There are increasing reports of people living in desperate conditions. On February 23, Newshub reported the shocking case of a sole mother in Gisborne “living in a tent with her six children,” the youngest just three months old. “There’s nowhere to cook, their laundry is piled into bags—to say life is tough is an understatement,” the report said.
In September last year, the most recent figures available, there were more than 4,000 households with at least one child living in motels, which the government is using as “temporary” housing. Hundreds of families have been in motels for longer than a year.
A few minor policy adjustments will do nothing to alleviate the financial burden on tenants. The Residential Tenancies Amendment Act came into force this month, described by Stuff as “the biggest overhaul of tenancy laws in thirty-five years.” The main change is that landlords can no longer end tenancy agreements before the lease expires without showing cause, unless they want to sell the property or a family member wants to live there.
Privacy Commissioner John Edwards has also announced a crackdown on landlords and property managers sharing information such as tenants’ bank statements to see how they spend their money, and circulating “bad tenant” blacklists on Facebook.
Landlords and property managers are still able to push up rents every year, including for run-down properties. Tenancy Services recently reported it was investigating a “windowless room” with two beds advertised in Auckland for $160 per bed per week. Wellington City Council is reportedly investigating “a glorified garden shed” listed on Trade Me for $390 a week. Such cases are increasingly common.

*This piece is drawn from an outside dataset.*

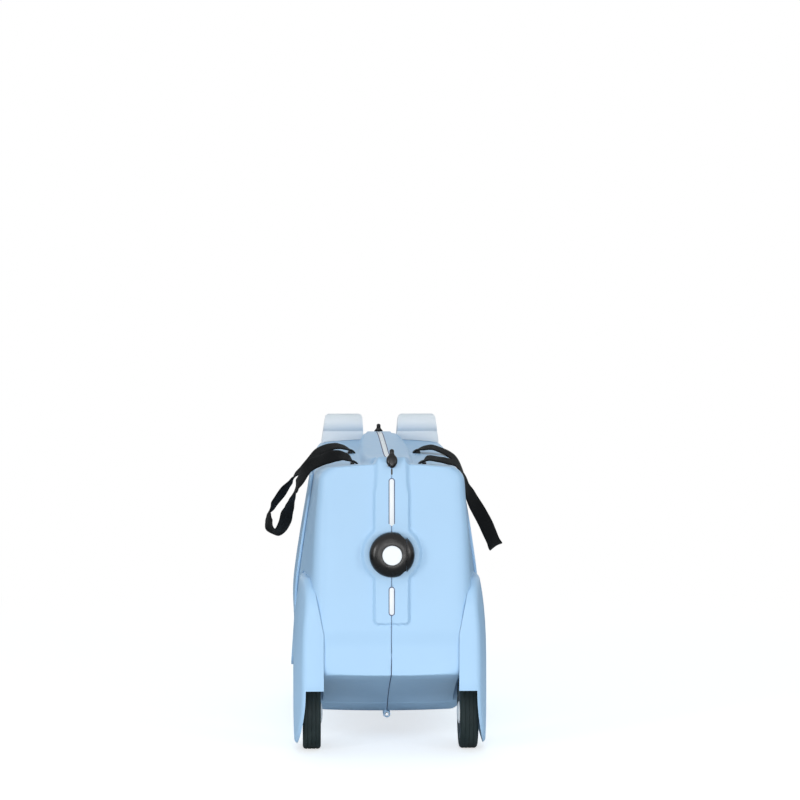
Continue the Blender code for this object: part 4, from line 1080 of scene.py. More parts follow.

Green Party co-leader and associate housing minister Marama Davidson continues to posture about the need for a “fairer tax system” to discourage speculation in housing. The Greens, however, are a coalition partner in the Labour-led government which has ruled out any tax on capital gains or any significant wealth tax.
Many investment properties are sitting empty, creating artificial scarcity and further pushing up rents. According to Statistics NZ, the ratio of houses to people has remained the same for the last three decades: one house for every 2.7 people. Yet there are nearly 200,000 unoccupied houses nationwide and 40,000 in Auckland alone, 7.3 percent of the city’s total. Since 1990, meanwhile, the median house price has risen from around $200,000 to $730,000.
For years the Labour Party, the right-wing nationalist NZ First Party and Maori nationalist Mana Party falsely blamed the housing crisis on immigrants and foreigners, especially Chinese people. This xenophobic propaganda was aimed at diverting class tensions and aligning New Zealand with US war preparations against China.
Following the 2017 election, the coalition of Labour, NZ First and the Greens banned foreigners from buying houses. Since then, speculation and profiteering in the housing market has only intensified, driven by NZ-based investors. The crisis is the product of capitalism, which is defended by every party in parliament.